Thursday, September 10, 2009

Great Lakes and Random Thoughts About Gwen

I've moved on to Greenbay, Wisconsin tonight.  I spent most of the day going back and forth between Wisconsin and Michigan on a two lane highway.  It was very scenic, and the traffic was not very heavy either.  But I didn't feel real spunky, so I just drove and didn't stop to shoot much.  In fact, I opted to splurge on a motel room for the night just so I can rest a bit more.  Tomorrow, I have to decide if I want to brave Chicago traffic and plow right through the city or give it a wide berth.  Choices, choices.

One of the things that I've noticed on this trip is the number of blank billboards around this area.  Perhaps they are blank in other areas of the country too, but I haven't noticed them as much.  What does this mean?  The state of the economy is the first thing that comes to mind.  Maybe companies just can't afford to use that medium any more.  Although according to one of the signs, I could have it for a whole year for $3000.  That doesn't seem like too much, but that is for a very limited sight - available to only those who happen to be driving on that highway.  I suspect that a deeper reason is the changes in technology.

I'm using a Garmin GPS (Gwen) on this trip.  Despite being directed to a non-existent Starbucks in the parking lot of a church or being told to turn onto a one way street going the wrong way, I am truly amazing at the depth of information available at the touch of a button.  I've found campgrounds, actual Starbucks stores, gas, and food information that would have been almost impossible to gather on my own.  I also have an iPhone that provides additional resources such as weather information and the ability to call the numbers of the businesses who show up on my GPS - all while I'm moving down the road.  So, getting back to the billboards, perhaps this new wealth of electronic information is making the art and style of the billboard a thing of the past.  I have admit that I don't pay much attention to them now that I have these gadgets.

My GPS has been named Gwen because the voice sounds like that of a friend of my daughter's.  (I don't mean this in a disrespectful way real Gwen, it just sounds like you.)  Now Gwen reminds me when to turn and where, how far I have to go before I turn, what direction I have to turn, and kindly reminds me to try new options when I miss a turn - "Recalculating."  And sometimes, in frustration, I yell at her when I mess up.  No guilt blaming!  What better way to avoid taking responsibility for my actions than to blame an inanimate object.  Of course Gwen can't defend herself and yell back, or deliberately give me the wrong directions.  But what if she could?

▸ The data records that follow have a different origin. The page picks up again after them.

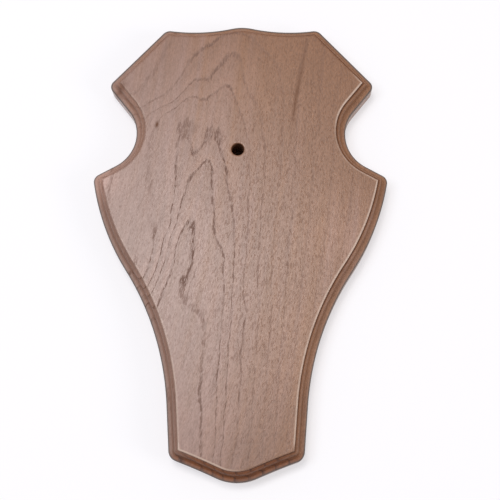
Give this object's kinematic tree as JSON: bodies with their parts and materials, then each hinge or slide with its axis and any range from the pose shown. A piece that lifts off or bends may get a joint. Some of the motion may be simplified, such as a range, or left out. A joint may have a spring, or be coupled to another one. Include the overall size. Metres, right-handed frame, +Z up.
{
  "type": "antler mounting plaque",
  "caption": "Stained oak wall plaque, an eared shield with a moulded edge and a screw hole for mounting a pair of antlers.",
  "frame": {"origin": "middle of the flat back, half way between the crest and the tip, on the centre line", "axes": "+Z up to the crest of the top edge, +X to the right as the front is seen, the front faces -Y and the back faces +Y"},
  "size_m": [0.14, 0.015, 0.22],
  "materials": {
    "stained_oak": "satin brown stain over open-grained oak"
  },
  "bodies": {
    "root": {"plaque_board": "stained_oak"}
  },
  "joints": []
}
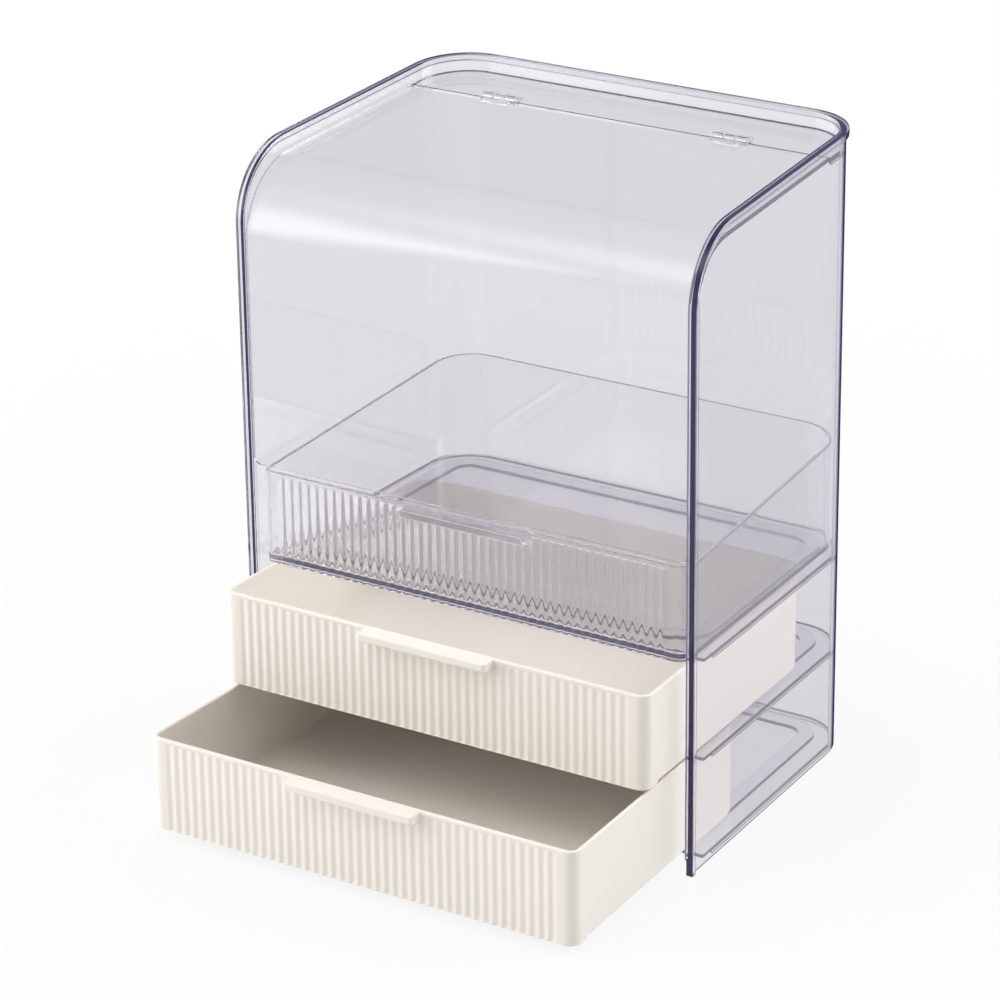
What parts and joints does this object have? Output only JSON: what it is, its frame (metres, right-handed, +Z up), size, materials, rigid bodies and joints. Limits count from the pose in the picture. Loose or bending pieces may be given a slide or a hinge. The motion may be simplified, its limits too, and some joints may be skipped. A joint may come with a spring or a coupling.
{
  "type": "makeup organizer",
  "caption": "Clear countertop makeup organizer with a hinged curved lid over a display space, a clear fluted drawer, and cream fluted drawers below, part open.",
  "frame": {"origin": "middle of the casing's footprint, in the plane of its underside", "axes": "+Z up, +X to the right as seen from the front, -Y to the front, where the drawers pull out"},
  "size_m": [0.2528, 0.2827, 0.3264],
  "materials": {
    "clear_casing": "clear, polished, faint violet tint",
    "clear_lid": "clear, polished",
    "clear_drawer": "clear, polished, faint violet tint",
    "cream_plastic": "cream, satin gloss",
    "pin_steel": "brushed"
  },
  "bodies": {
    "casing": {"casing": "clear_casing", "base_shelf": "clear_casing", "middle_shelf": "clear_casing", "upper_shelf": "clear_casing", "hinge_strip": "clear_lid", "left_strip_leaf": "clear_lid", "right_strip_leaf": "clear_lid", "left_hinge_pin": "pin_steel", "right_hinge_pin": "pin_steel"},
    "lid": {"lid": "clear_lid", "left_lid_leaf": "clear_lid", "right_lid_leaf": "clear_lid"},
    "clear_drawer": {"clear_drawer": "clear_drawer"},
    "upper_drawer": {"upper_drawer": "cream_plastic"},
    "lower_drawer": {"lower_drawer": "cream_plastic"}
  },
  "joints": [
    {"name": "lid_hinge", "type": "hinge", "parent": "casing", "child": "lid", "pos_m": [0, 0.05205, 0.31759], "axis": [-1, 0, 0], "range_deg": [0, 100]},
    {"name": "clear_drawer_slide", "type": "slide", "parent": "casing", "child": "clear_drawer", "axis": [0, -1, 0], "range_m": [0, 0.05]},
    {"name": "upper_drawer_slide", "type": "slide", "parent": "casing", "child": "upper_drawer", "axis": [0, -1, 0], "range_m": [-0.035, 0.095]},
    {"name": "lower_drawer_slide", "type": "slide", "parent": "casing", "child": "lower_drawer", "axis": [0, -1, 0], "range_m": [-0.0995, 0.0305]}
  ]
}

I think that a snotty, sarcastic voice should be an option in upcoming versions of the software.  When you miss a turn, instead of saying "Recalculating," this new voice would say things like:
  "Weren't you listening?  I told you to turn!"
  "Now look what you've done.  I have to stop doing my nails (or circuits) so I can straighten you out."
Perhaps more extreme:
  "You idiot!  What are you thinking?!"
  "Did you get your license in a cereal box?"
  "Please stop and set me on the side of the road.  I'm too new to die."
For the actual voice, think of the most annoying person you've known, and ask them to record a voice sample for you.  I'm sure they'd just love to do that for you.  So on those long, lonely roads when you are trying to stay awake, just give Hazel or Herman a poke.

I drove through Spread Eagle, Wisconsin today.  No joke.  That is the name of the town.  There are lots of interesting and hard to pronounce names around here, but Spread Eagle?  That one I don't understand.  I kept looking for some poor soul strapped to a board all stretched out.  Didn't see one though.

In the campground this morning I saw a sign that said there were slow children playing there.  And I've seen this before in other places.  But I've never seen any slow children before.  I wonder why that is.

When I was growing up, our family played a game called "White Horse" whenever we were traveling.  It was always girls against the boys.  If you saw a white horse, you yelled out "White horse!"  (duh) before anyone else.  The object was to get more than the other team.   Spotting a cemetery would wipe out the opposing team's horses.  Seeing an old man with a long white beard was worth 25 points.  As my kids were growing up and we were traveling, we played it as well.  When Jean left for home, I believe she was ahead by one horse.  I counted only one white horse today, but saw 8 cemeteries.  I guess that makes me the winner for the day.